In 1965 an article was published in the New Scientist called Logic of Man and Machine written by a British mathematician, Irving John Good, responding to the commonly held view that a machine could never be as intelligent as a human. Born 100 years ago tomorrow, on 9 December 1916, Jack Good, as he was known, argued that humans have limitations in intelligence and that ultimately a machine could be constructed that would match or even exceed a human’s capability.
His 1965 paper, Speculations Concerning the First Ultra-Intelligent Machine, is even more relevant to people interested today in machine intelligence.
Good fundamentally believed that computers and their ultra-intelligent machine successors would deliver a benefit to humanity. The opening line of this seminal paper reads:
“The survival of man depends on the early construction of an ultra- intelligent machine.”
In it, he also originated the idea of an “intelligence explosion”:
“Let an ultra-intelligent machine be defined as a machine that can far surpass all the intellectual activities of any man however clever. Since the design of machines is one of these intellectual activities, an ultra-intelligent machine could design even better machines; there would then unquestionably be an 'intelligence explosion,' and the intelligence of man would be left far behind. Thus the first ultra-intelligent machine is the last invention that man need ever make, provided that the machine is docile enough to tell us how to keep it under control.”
Good wasn’t just making futuristic predictions. Nearly 70 years ago , while at Manchester University and then later while a Fellow at Trinity College, Oxford, he set out the need for complex neural networks as the way to build intelligent machines, a technology that we are only just starting to exploit today. He predicted the need for ultra-parallel machines with highly parallel sparse connections to build intelligent machines.
His comments on reinforcement learning as the best way to train an intelligent machine are prescient but he also describes the concept of small changes in the intelligence structure driven by feedback from the outputs which is effectively what we do today with back propagation in deep neural networks.
Jack Good was well placed to make these arguments. As a renowned mathematician he had worked at Bletchley Park in the UK during the Second World War, alongside Alan Turing and came up with key breakthroughs that allowed the Enigma machine cyphers to be broken. He subsequently worked with Max Newman and Tommy Flowers on the world’s very first electronic computer – Colossus. This huge project was brought online just in time to support the D-Day landings and allowed the Allies to read the most complex cyphers used by the Axis forces. After the war he joined Max Newman and Alan Turing at Manchester University. This star team worked together to develop the Manchester Mark.1 – the world’s first stored program computer.

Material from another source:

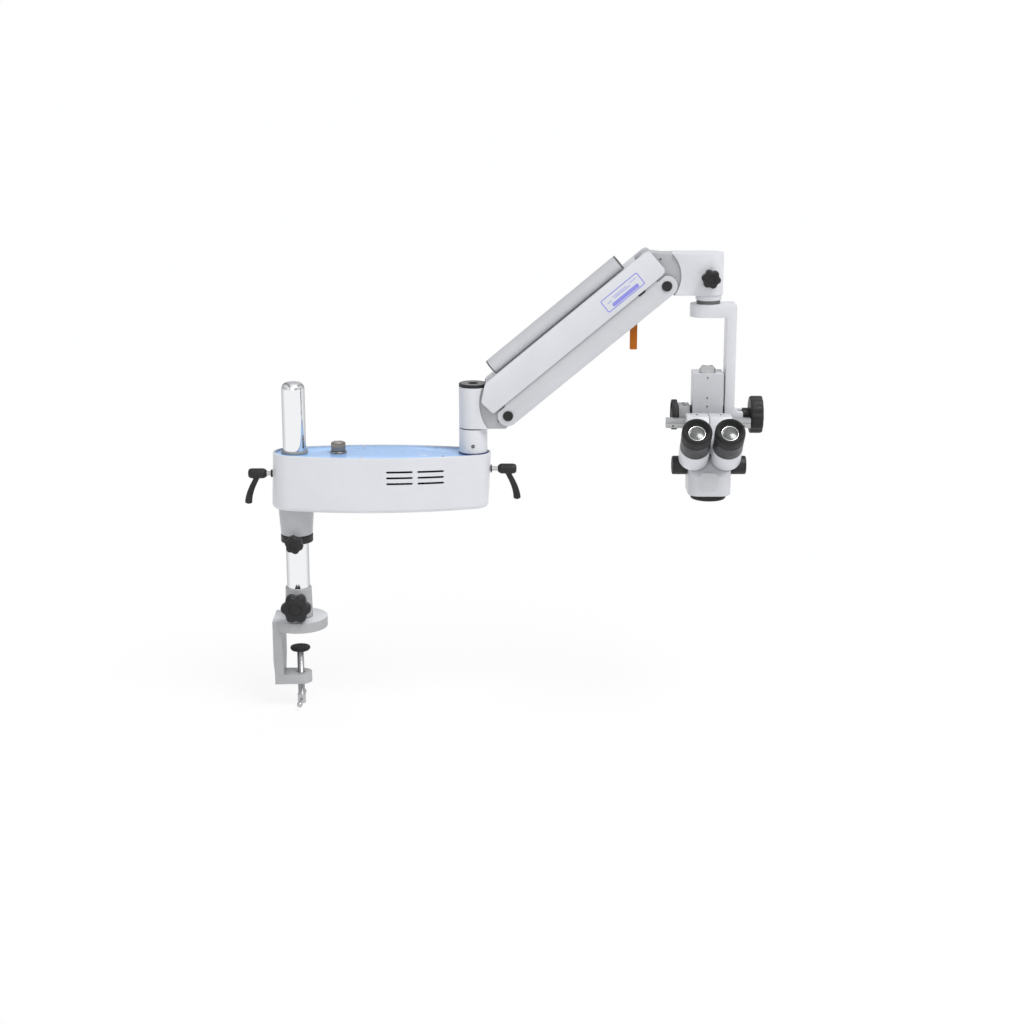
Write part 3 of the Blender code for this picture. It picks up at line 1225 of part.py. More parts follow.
def focus_wheel():
    # A fluted disc whose stub turns in the bearing block.
    high = BEARING_BLOCK_LEFT - WHEEL_GAP
    low = high - WHEEL_WIDTH
    rim = fluted(WHEEL_RADIUS, WHEEL_GROOVE, WHEEL_FLUTES)
    plain = circle(WHEEL_RADIUS * 0.94, len(rim))
    stub = circle(TILT_SHAFT_RADIUS - RUN_GAP, len(rim))
    levels = [(plain, low), (rim, low + EDGE), (rim, high - EDGE), (plain, high), (stub, high),
              (stub, BEARING_BLOCK_LEFT + WHEEL_STUB_LENGTH)]
    build = loft([[to_axis((x, y, z), "X") for x, y in ring] for ring, z in levels])
    return finish_piece("focus_wheel", build, "black_plastic", at=(0, 0, TILT_HEIGHT))


# Scope

def focus_slide():
    # The dovetail that runs in the housing, with a foot that carries the scope.
    piece = finish_piece("focus_slide", prism(slide_outline(), SLIDE_FOOT_BOTTOM, SLIDE_TOP), "aluminium")
    half = SLIDE_HALF_WIDTH - SLIDE_FOOT_INSET
    foot = box((HEAD_X - half, SCOPE_BACK + SEAT_GAP, SLIDE_FOOT_BOTTOM + STEP),
               (HEAD_X + half, SLIDE_FRONT + SLIDE_FOOT_OVERLAP, SLIDE_FOOT_TOP))
    boolean(piece, tool(foot), "UNION")
    return piece


def tube_end_level():
    # How far the slope at the eye tubes' ends lies above the line where height equals depth.
    return EYE_FACE_Z - EYE_FACE_Y - math.sqrt(2) * TUBE_END


def scope_body():
    # The side profile slopes parallel to the eye tubes' ends; the plan has large round corners.
    slope = tube_end_level() - SCOPE_GAP
    front_top = SCOPE_FRONT + slope
    knee_y = SCOPE_TOP - slope
    side = [(SCOPE_BACK, SCOPE_BOTTOM), (SCOPE_BACK, SCOPE_TOP), (knee_y, SCOPE_TOP),
            (SCOPE_FRONT, front_top), (SCOPE_FRONT, SCOPE_BOTTOM)]
    left = HEAD_X - SCOPE_HALF_WIDTH
    right = HEAD_X + SCOPE_HALF_WIDTH
    piece = finish_piece("scope_body", prism(side, left, right, "YZ"), "paint")
    corner = SCOPE_CORNER
    small = SCOPE_BACK_CORNER
    plan = circle(corner, 7, (left + corner, SCOPE_FRONT + corner), math.pi, 3 * math.pi / 2)
    plan += circle(corner, 7, (right - corner, SCOPE_FRONT + corner), 3 * math.pi / 2, math.tau)
    plan += circle(small, 4, (right - small, SCOPE_BACK - small), 0, math.pi / 2)
    plan += circle(small, 4, (left + small, SCOPE_BACK - small), math.pi / 2, math.pi)
    boolean(piece, tool(prism(plan, SCOPE_BOTTOM - PAST, SCOPE_TOP + PAST)), "INTERSECT")
    bore = rod(LENS_RADIUS - LENS_LIP, SCOPE_BOTTOM - PAST, SCOPE_BOTTOM + SCOPE_BORE_DEPTH, FINE_SIDES,
               edge=0.0)
    boolean(piece, tool(moved(bore, (HEAD_X, OPTICAL_Y, 0))))
    drum = rod(ZOOM_SHAFT_RADIUS + RUN_GAP, left - PAST, right + PAST, PLAIN_SIDES, "X", 0.0)
    boolean(piece, tool(moved(drum, (0, OPTICAL_Y, ZOOM_HEIGHT))))
    return piece


def objective_ring():
    high = SCOPE_BOTTOM - SEAT_GAP
    low = high - OBJECTIVE_HEIGHT
    bore = LENS_RADIUS + SEAT_GAP
    seat = high - LENS_LIP
    profile = [(bore, low), (OBJECTIVE_RADIUS - 2 * EDGE, low), (OBJECTIVE_RADIUS, low + 3 * EDGE),
               (OBJECTIVE_RADIUS, high), (bore - LENS_LIP, high), (bore - LENS_LIP, seat), (bore, seat)]
    shape = turned(profile, FINE_SIDES, closed=True)
    return finish_piece("objective_ring", shape, "black_plastic", at=(HEAD_X, OPTICAL_Y, 0))


def objective_lens():
    high = SCOPE_BOTTOM - LENS_LIP - 2 * SEAT_GAP
    rim = high - LENS_RIM_THICKNESS
    profile = [(LENS_RADIUS * 0.1, rim - LENS_BULGE), (LENS_RADIUS * 0.6, rim - LENS_BULGE * 0.8),
               (LENS_RADIUS, rim), (LENS_RADIUS, high)]
    shape = turned(profile, FINE_SIDES)
    return finish_piece("objective_lens", shape, "glass", at=(HEAD_X, OPTICAL_Y, 0))


def zoom_knobs():
    # Two magnification knobs on one drum shaft.
    inner = SCOPE_HALF_WIDTH + SEAT_GAP
    edge = 2 * EDGE
    half = [(ZOOM_SHAFT_RADIUS, inner), (ZOOM_RADIUS - edge, inner), (ZOOM_RADIUS, inner + edge),
            (ZOOM_RADIUS, ZOOM_REACH - edge), (ZOOM_RADIUS - edge, ZOOM_REACH)]
    profile = [(radius, -reach) for radius, reach in reversed(half)] + half
    shape = turned(profile, FINE_SIDES, "X")
    return finish_piece("zoom_knobs", shape, "black_plastic", at=(HEAD_X, OPTICAL_Y, ZOOM_HEIGHT))


def eye_centre(side):
    return (HEAD_X + side * EYE_SPACING / 2, EYE_FACE_Y, EYE_FACE_Z)


def eye_turn():
    # Lays a shape drawn along +Z so that it looks out of the eyepiece's face.
    return (math.pi / 2 - EYE_ANGLE, 0, 0)


def eye_tube(name, side):
    # A prism housing that slides sideways on the scope, with its round tube.
    inner = HEAD_X + side * SEAT_GAP
    outer = HEAD_X + side * PRISM_HALF_WIDTH
    floor = SCOPE_TOP + SEAT_GAP
    profile = [(SCOPE_BACK, floor), (SCOPE_BACK, PRISM_TOP), (PRISM_FRONT_TOP, PRISM_TOP),
               (PRISM_KNEE_Y, PRISM_TOP - PRISM_KNEE_BELOW), (PRISM_FRONT_Y, PRISM_TOP - PRISM_FRONT_BELOW),
               (floor - tube_end_level() - PRISM_FOOT_STEP, floor)]
    piece = finish_piece(name, prism(profile, min(inner, outer), max(inner, outer), "YZ"), "paint")
    soft_edges(piece)
    front = -BARREL_LENGTH
    tube = turned([(EYE_TUBE_RADIUS, -TUBE_END), (EYE_TUBE_RADIUS, front - EDGE),
                   (EYE_TUBE_RADIUS - EDGE, front)], FINE_SIDES)
    centre = eye_centre(side)
    boolean(piece, tool(tube, at=centre, turn=eye_turn()), "UNION")
    bore = rod(EYE_STEM_RADIUS + SEAT_GAP, front - EYE_STEM_LENGTH - 4 * EDGE, front + PAST, FINE_SIDES,
               edge=0.0)
    boolean(piece, tool(bore, at=centre, turn=eye_turn()))
    return piece


def eyepiece(name, side):
    # A black barrel with a soft cup and a stem that turns in the tube.
    back = -BARREL_LENGTH + SEAT_GAP
    pocket = EYE_LENS_RADIUS + SEAT_GAP
    profile = [(EYE_STEM_RADIUS, back - EYE_STEM_LENGTH), (EYE_STEM_RADIUS, back),
               (BARREL_RADIUS - EDGE, back), (BARREL_RADIUS - EDGE, -CUP_LENGTH),
               (BARREL_RADIUS, -CUP_LENGTH + 2 * EDGE), (BARREL_RADIUS, -CUP_LENGTH * 0.3),
               (BARREL_RADIUS - CUP_LIP / 2, -EDGE), (BARREL_RADIUS - CUP_LIP, 0.0),
               (pocket, -LENS_DEPTH / 2), (pocket, -LENS_DEPTH), (EYE_LENS_RADIUS * 0.75, -LENS_DEPTH)]
    return finish_piece(name, turned(profile, FINE_SIDES), "rubber", at=eye_centre(side), turn=eye_turn())


def eye_lens(name, side):
    back = -LENS_DEPTH + SEAT_GAP
    rim = back + LENS_RIM_THICKNESS
    profile = [(EYE_LENS_RADIUS, back), (EYE_LENS_RADIUS, rim),
               (EYE_LENS_RADIUS * 0.6, rim + LENS_BULGE * 0.8), (EYE_LENS_RADIUS * 0.1, rim + LENS_BULGE)]
    return finish_piece(name, turned(profile, FINE_SIDES), "glass", at=eye_centre(side), turn=eye_turn())


# The whole microscope

def build_microscope():
    for old in list(bpy.data.objects):
        bpy.data.objects.remove(old, do_unlink=True)
    clamp_frame()
    clamp_screw()
    tommy_bar()
    clamp_pad()
    column_socket()
    column()
    knob_on_column("socket_knob", SOCKET_KNOB_HEIGHT, SOCKET_KNOB_RADIUS, SOCKET_KNOB_LOBES,
                   SOCKET_LOBE_DEPTH, SOCKET_FOOT_RADIUS, SOCKET_KNOB_THICKNESS, 5)
    stop_collar()
    knob_on_column("collar_knob", collar_middle(), COLLAR_KNOB_RADIUS, COLLAR_KNOB_LOBES, COLLAR_LOBE_DEPTH,
                   COLLAR_RADIUS, COLLAR_KNOB_THICKNESS, 4)
    swivel_boss()
    housing_shell()
    top_cover()
    column_ring()
    post_ring()
    brightness_knob()
    lamp_module()
    left_lever()
    right_lever()
    post_base()
    post_spindle()
    thrust_washer()
    arm_post()
    post_cap()
    upper_cover()
    upper_pin("upper_left_pin", "upper_left")
    upper_pin("upper_right_pin", "upper_right")
    lower_link()
    lower_pin("lower_left_pin", "lower_left")
    lower_pin("lower_right_pin", "lower_right")
    spring_tube()
    tube_cap("left_tube_cap", "-X", TUBE_START - SEAT_GAP)
    tube_cap("right_tube_cap", "X", TUBE_START + TUBE_LENGTH + SEAT_GAP)
    tube_saddle()
    balance_spring()
    lock_lever()
    head_block()
    head_knob()
    swivel_ring()
    swivel_spindle()
    yoke()
    tilt_knob()
    tilt_shaft()
    focus_housing()
    handle_rail()
    left_bearing_block()
    friction_washer("left_friction_washer", BEARING_BLOCK_RIGHT, HEAD_X - FOCUS_HALF_WIDTH)
    friction_washer("right_friction_washer", HEAD_X + FOCUS_HALF_WIDTH, YOKE_BAR_LEFT)
    focus_wheel()
    focus_slide()
    scope_body()
    objective_ring()
    objective_lens()
    zoom_knobs()
    for name, side in (("left", -1), ("right", 1)):
        eye_tube(name + "_eye_tube", side)
        eyepiece(name + "_eyepiece", side)
        eye_lens(name + "_eye_lens", side)


build_microscope()
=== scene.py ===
import math

import bmesh
import bpy
from mathutils import Matrix, Vector


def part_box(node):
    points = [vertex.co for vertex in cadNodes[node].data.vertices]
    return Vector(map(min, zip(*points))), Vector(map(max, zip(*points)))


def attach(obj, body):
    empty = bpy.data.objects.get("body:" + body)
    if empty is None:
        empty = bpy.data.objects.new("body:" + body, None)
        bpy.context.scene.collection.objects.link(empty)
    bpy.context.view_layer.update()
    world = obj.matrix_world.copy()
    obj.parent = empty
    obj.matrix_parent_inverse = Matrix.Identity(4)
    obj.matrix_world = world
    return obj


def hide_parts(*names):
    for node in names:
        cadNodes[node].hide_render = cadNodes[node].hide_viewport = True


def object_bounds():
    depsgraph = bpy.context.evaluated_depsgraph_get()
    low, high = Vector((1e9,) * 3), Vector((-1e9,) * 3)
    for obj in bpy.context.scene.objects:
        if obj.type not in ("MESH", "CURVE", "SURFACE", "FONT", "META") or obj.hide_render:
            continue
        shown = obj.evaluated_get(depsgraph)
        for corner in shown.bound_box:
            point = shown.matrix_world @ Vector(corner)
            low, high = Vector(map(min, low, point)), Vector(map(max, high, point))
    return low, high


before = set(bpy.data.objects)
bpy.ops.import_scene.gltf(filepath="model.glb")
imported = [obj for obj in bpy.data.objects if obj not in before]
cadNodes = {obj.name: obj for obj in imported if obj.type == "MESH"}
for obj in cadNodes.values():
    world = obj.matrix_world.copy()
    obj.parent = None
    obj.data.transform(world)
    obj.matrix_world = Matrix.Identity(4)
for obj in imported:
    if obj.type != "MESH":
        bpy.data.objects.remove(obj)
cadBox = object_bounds()
print("stage: frame loaded")

quarter = math.pi / 2
# The clearance between solids that fit together, and how far a screw's head stands out.
gap = 0.0003
proud = 0.0001
# How far a cutter runs past the face that it opens.
past = 0.01


class Sizes(dict):
    # A piece's sizes, read by their names.
    __getattr__ = dict.__getitem__


# Node helpers

def wire(node, sockets):
    # Each socket gets a plain value or another node's output.
    for key, value in sockets.items():
        if isinstance(value, bpy.types.NodeSocket):
            node.id_data.links.new(value, node.inputs[key])
        else:
            node.inputs[key].default_value = value


def addNode(tree, kind, sockets=None, **settings):
    made = tree.nodes.new("ShaderNode" + kind)
    for key, value in settings.items():
        setattr(made, key, value)
    wire(made, sockets or {})
    return made


def startMaterial(name, colour, roughness, metallic=0.0):
    made = bpy.data.materials.new(name)
    made.use_nodes = True
    shader = made.node_tree.nodes["Principled BSDF"]
    wire(shader, {"Base Color": (*colour, 1.0), "Roughness": roughness, "Metallic": metallic})
    return made, made.node_tree, shader


def noiseFrom(tree, scale, detail=3.0, roughness=0.5, stretch=(1.0, 1.0, 1.0)):
    place = addNode(tree, "TexCoord").outputs["Object"]
    mapped = addNode(tree, "Mapping", {"Vector": place, "Scale": stretch}).outputs["Vector"]
    sockets = {"Vector": mapped, "Scale": scale, "Detail": detail, "Roughness": roughness}
    return addNode(tree, "TexNoise", sockets).outputs["Fac"]


def remap(tree, source, low, high, fromLow=0.3, fromHigh=0.7):
    sockets = {"Value": source, "From Min": fromLow, "From Max": fromHigh, "To Min": low, "To Max": high}
    return addNode(tree, "MapRange", sockets).outputs["Result"]


def mixColours(tree, factor, first, second):
    step = addNode(tree, "Mix", {"Factor": factor}, data_type="RGBA")
    names = [s.name if s.type == "RGBA" else "" for s in step.inputs]
    for socket, value in (("A", first), ("B", second)):
        wire(step, {names.index(socket): (*value, 1.0) if isinstance(value, tuple) else value})
    return [s for s in step.outputs if s.type == "RGBA"][0]


def tone(colour, factor):
    return tuple(channel * factor for channel in colour)


def bumpFrom(tree, noise, strength, distance):
    sockets = {"Height": noiseFrom(tree, *noise), "Strength": strength, "Distance": distance}
    return addNode(tree, "Bump", sockets).outputs["Normal"]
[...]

He is famous as a mathematician for publishing in 1958 a work on an early version of what became known as Fast Fourier Transforms. FFT’s are now at the heart of all modern wired and wireless high speed communications systems. So here is a man who’s breakthroughs helped to create programmable computers, the internet communications system and mobile data devices.
I am definitely not the first to recognize his brilliance. Stanley Kubrick turned to Jack Good as the advisor on the 1968 film 2001: A Space Odyssey. It was Jack Good, with his insights on intelligent machines, that helped to create the in-famous character of HAL, the AI computer who was a central feature in the movie.
Having declared Oxford “a little stiff”, Jack Good moved to the United States in 1967 and took up a position as Research Professor in Statistics at Virginia Polytechnic Institute and State University. Here he focused on his main areas of interest – Bayesian Statistics and Probability Theory. His Virginia car license plate read 007 IJG, a nod to his key role in military intelligence during the war.
Jack Good died on 5th April 2009 at the age of 92. Isadore Jacob Gudak, as he was named at birth, must be considered one of the fathers of our modern world. Happy 100th Birthday for tomorrow, Jack.